» Instructions to follow
Take the material below and write it all out again exactly.

» Supplied information
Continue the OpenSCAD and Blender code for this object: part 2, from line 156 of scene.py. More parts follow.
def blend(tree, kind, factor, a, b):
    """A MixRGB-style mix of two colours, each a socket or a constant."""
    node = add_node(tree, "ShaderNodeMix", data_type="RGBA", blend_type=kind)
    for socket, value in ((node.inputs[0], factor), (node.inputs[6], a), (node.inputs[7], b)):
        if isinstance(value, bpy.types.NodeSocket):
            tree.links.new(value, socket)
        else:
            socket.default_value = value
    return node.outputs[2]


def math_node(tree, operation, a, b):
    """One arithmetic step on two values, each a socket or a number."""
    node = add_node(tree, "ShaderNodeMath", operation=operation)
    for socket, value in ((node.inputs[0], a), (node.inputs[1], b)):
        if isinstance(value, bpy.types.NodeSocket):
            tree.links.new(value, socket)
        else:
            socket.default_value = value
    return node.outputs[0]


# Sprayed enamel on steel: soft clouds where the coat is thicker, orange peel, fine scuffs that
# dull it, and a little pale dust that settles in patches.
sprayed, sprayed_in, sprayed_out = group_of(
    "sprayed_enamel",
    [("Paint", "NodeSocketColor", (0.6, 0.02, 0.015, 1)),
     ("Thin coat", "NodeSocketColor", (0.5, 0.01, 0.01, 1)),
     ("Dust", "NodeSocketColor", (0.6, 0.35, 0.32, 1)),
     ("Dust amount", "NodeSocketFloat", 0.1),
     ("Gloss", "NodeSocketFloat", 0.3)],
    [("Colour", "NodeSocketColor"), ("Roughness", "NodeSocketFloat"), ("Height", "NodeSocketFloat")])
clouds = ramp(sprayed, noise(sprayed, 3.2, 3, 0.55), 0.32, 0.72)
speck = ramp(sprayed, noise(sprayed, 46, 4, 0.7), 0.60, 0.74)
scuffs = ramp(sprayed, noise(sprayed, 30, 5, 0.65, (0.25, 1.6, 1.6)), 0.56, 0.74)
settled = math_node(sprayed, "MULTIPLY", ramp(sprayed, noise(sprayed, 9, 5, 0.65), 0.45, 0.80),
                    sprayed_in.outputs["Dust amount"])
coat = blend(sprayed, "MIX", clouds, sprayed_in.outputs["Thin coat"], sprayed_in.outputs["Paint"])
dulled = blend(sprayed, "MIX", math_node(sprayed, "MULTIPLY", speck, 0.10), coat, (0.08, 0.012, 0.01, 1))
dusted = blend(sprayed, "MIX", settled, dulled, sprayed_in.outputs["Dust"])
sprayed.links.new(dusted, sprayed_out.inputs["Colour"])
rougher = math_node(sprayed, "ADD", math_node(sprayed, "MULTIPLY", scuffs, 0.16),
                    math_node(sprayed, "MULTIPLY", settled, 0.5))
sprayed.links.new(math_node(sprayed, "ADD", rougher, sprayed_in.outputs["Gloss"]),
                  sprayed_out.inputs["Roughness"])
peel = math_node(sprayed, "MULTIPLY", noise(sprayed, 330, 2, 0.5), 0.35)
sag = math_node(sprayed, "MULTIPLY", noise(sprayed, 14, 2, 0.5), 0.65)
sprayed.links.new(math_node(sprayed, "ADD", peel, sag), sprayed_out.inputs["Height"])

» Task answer
Continue the OpenSCAD and Blender code for this object: part 2, from line 156 of scene.py. More parts follow.
def blend(tree, kind, factor, a, b):
    """A MixRGB-style mix of two colours, each a socket or a constant."""
    node = add_node(tree, "ShaderNodeMix", data_type="RGBA", blend_type=kind)
    for socket, value in ((node.inputs[0], factor), (node.inputs[6], a), (node.inputs[7], b)):
        if isinstance(value, bpy.types.NodeSocket):
            tree.links.new(value, socket)
        else:
            socket.default_value = value
    return node.outputs[2]


def math_node(tree, operation, a, b):
    """One arithmetic step on two values, each a socket or a number."""
    node = add_node(tree, "ShaderNodeMath", operation=operation)
    for socket, value in ((node.inputs[0], a), (node.inputs[1], b)):
        if isinstance(value, bpy.types.NodeSocket):
            tree.links.new(value, socket)
        else:
            socket.default_value = value
    return node.outputs[0]


# Sprayed enamel on steel: soft clouds where the coat is thicker, orange peel, fine scuffs that
# dull it, and a little pale dust that settles in patches.
sprayed, sprayed_in, sprayed_out = group_of(
    "sprayed_enamel",
    [("Paint", "NodeSocketColor", (0.6, 0.02, 0.015, 1)),
     ("Thin coat", "NodeSocketColor", (0.5, 0.01, 0.01, 1)),
     ("Dust", "NodeSocketColor", (0.6, 0.35, 0.32, 1)),
     ("Dust amount", "NodeSocketFloat", 0.1),
     ("Gloss", "NodeSocketFloat", 0.3)],
    [("Colour", "NodeSocketColor"), ("Roughness", "NodeSocketFloat"), ("Height", "NodeSocketFloat")])
clouds = ramp(sprayed, noise(sprayed, 3.2, 3, 0.55), 0.32, 0.72)
speck = ramp(sprayed, noise(sprayed, 46, 4, 0.7), 0.60, 0.74)
scuffs = ramp(sprayed, noise(sprayed, 30, 5, 0.65, (0.25, 1.6, 1.6)), 0.56, 0.74)
settled = math_node(sprayed, "MULTIPLY", ramp(sprayed, noise(sprayed, 9, 5, 0.65), 0.45, 0.80),
                    sprayed_in.outputs["Dust amount"])
coat = blend(sprayed, "MIX", clouds, sprayed_in.outputs["Thin coat"], sprayed_in.outputs["Paint"])
dulled = blend(sprayed, "MIX", math_node(sprayed, "MULTIPLY", speck, 0.10), coat, (0.08, 0.012, 0.01, 1))
dusted = blend(sprayed, "MIX", settled, dulled, sprayed_in.outputs["Dust"])
sprayed.links.new(dusted, sprayed_out.inputs["Colour"])
rougher = math_node(sprayed, "ADD", math_node(sprayed, "MULTIPLY", scuffs, 0.16),
                    math_node(sprayed, "MULTIPLY", settled, 0.5))
sprayed.links.new(math_node(sprayed, "ADD", rougher, sprayed_in.outputs["Gloss"]),
                  sprayed_out.inputs["Roughness"])
peel = math_node(sprayed, "MULTIPLY", noise(sprayed, 330, 2, 0.5), 0.35)
sag = math_node(sprayed, "MULTIPLY", noise(sprayed, 14, 2, 0.5), 0.65)
sprayed.links.new(math_node(sprayed, "ADD", peel, sag), sprayed_out.inputs["Height"])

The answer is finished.